Health trackers are the current craze. After I bought a Fitbit, I wanted to determine what exactly could I do with my Fitbit data. Can we learn something from this data that we did not know before? Most people don’t need a watch to tell them that they walked a lot today or that they got a ton of sleep. We typically have a pretty good gauge of our basic physical health. I am interested in figuring out how we can use data science to look at our health over a longer period of time and learn something.
Lets first look at a few things that people typically use Fitbit data for before we jump into the weeds.
Ever since I bought a Fitbit, I found that I went to the gym a lot more frequently. Having something which keeps track of your progress is a great motivator. Not only is your daily steps recorded for your own viewing, you can share that data with your friends as a competition. Although I only have one friend on Fitbit, I found that was a good motivator to hit ten thousand steps every day.
Goals which are not concrete never get accomplished. Simply saying that “I will get in shape” is a terrible goal. In order for you to actually accomplish your goals, they need to be quantifiable, reasonable, and measurable. Rather than saying “I will improve my health this year”, you can say “I will loose ten pounds this year by increasing my daily step count to twelve thousand and go to the gym twice a week”. One goal is wishy washy where the other is concrete and measurable. Having concrete data from Fitbit allows you to quantify your goals and set milestones for you to accomplish. Along the way to achieving your goal, you can easily track your progress.
Simply knowing your Fitbit data can help you make more informed decisions about your fitness. You can tweak your life style after comparing your data against what is considered healthy. For example: if you notice that you are only getting 6 hours of sleep per night, you can look up the recommended amount of sleep and tweak your sleep routine until you hit that target.
Alright, lets do some data science!
There are two options that we can use to fetch data from Fitbit.
Fitbit has an OAuth 2.0 web API that you can use. You have to register your application on Fitbit’s website to receive a client ID and a client secret to connect to the API.

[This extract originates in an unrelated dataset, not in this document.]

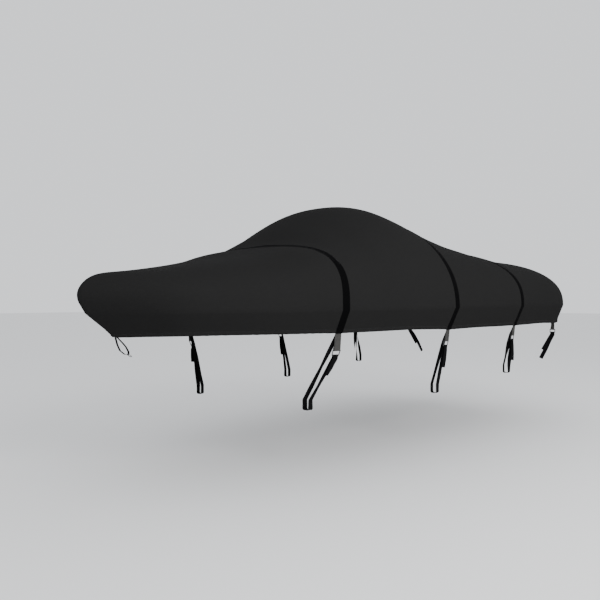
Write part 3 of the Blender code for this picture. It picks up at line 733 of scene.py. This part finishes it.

I decided to fetch the Fitbit data using an Express app with node. Fetching the data this way will make it really easy to use on a live website. Node has tons of NPM modules which makes connecting to Fitbit’s API relatively easy. I’m using Passport which is a common authentication middleware for Express.
/** express app */
const express = require("express");
/** Manages oauth 2.0 w/ fitbit */
const passport = require('passport');
/** Used to make API calls */
const unirest = require('unirest');
/** express app */
const app = express();
app.use(passport.initialize());
app.use(passport.session({
resave: false,
saveUninitialized: true
}));
var FitbitStrategy = require( 'passport-fitbit-oauth2' ).FitbitOAuth2Strategy;
var accessTokenTemp = null;
passport.use(new FitbitStrategy({
clientID: config.clientID,
clientSecret: config.clientSecret,
callbackURL: config.callbackURL
},
function(accessToken, refreshToken, profile, done)
{
console.log(accessToken);
accessTokenTemp = accessToken;
done(null, {
accessToken: accessToken,
refreshToken: refreshToken,
profile: profile
});
}
));
passport.serializeUser(function(user, done) {
done(null, user);
});
passport.deserializeUser(function(obj, done) {
done(null, obj);
});
passport.authenticate('fitbit', { scope:
['activity','heartrate','location','profile']
});
Since our authentication middlware is all set up, we just need to add the express routes which are required when authenticating.
app.get('/auth/fitbit',
passport.authenticate('fitbit', { scope:
['activity','heartrate','location','profile'] }
));
app.get( '/auth/fitbit/callback', passport.authenticate( 'fitbit', {
successRedirect: '/',
failureRedirect: '/error'
}));
app.get('/error', (request, result) =>
{
result.write("Error authenticating with Fitbit API");
result.end();
});
Now that we are authenticated with Fitbit, we can finally make queries to Fitbit’s Server. I created a helper function called “queryAPI” which attempts to authenticate if it is not already authenticated and then fetches the API result from a provided URL.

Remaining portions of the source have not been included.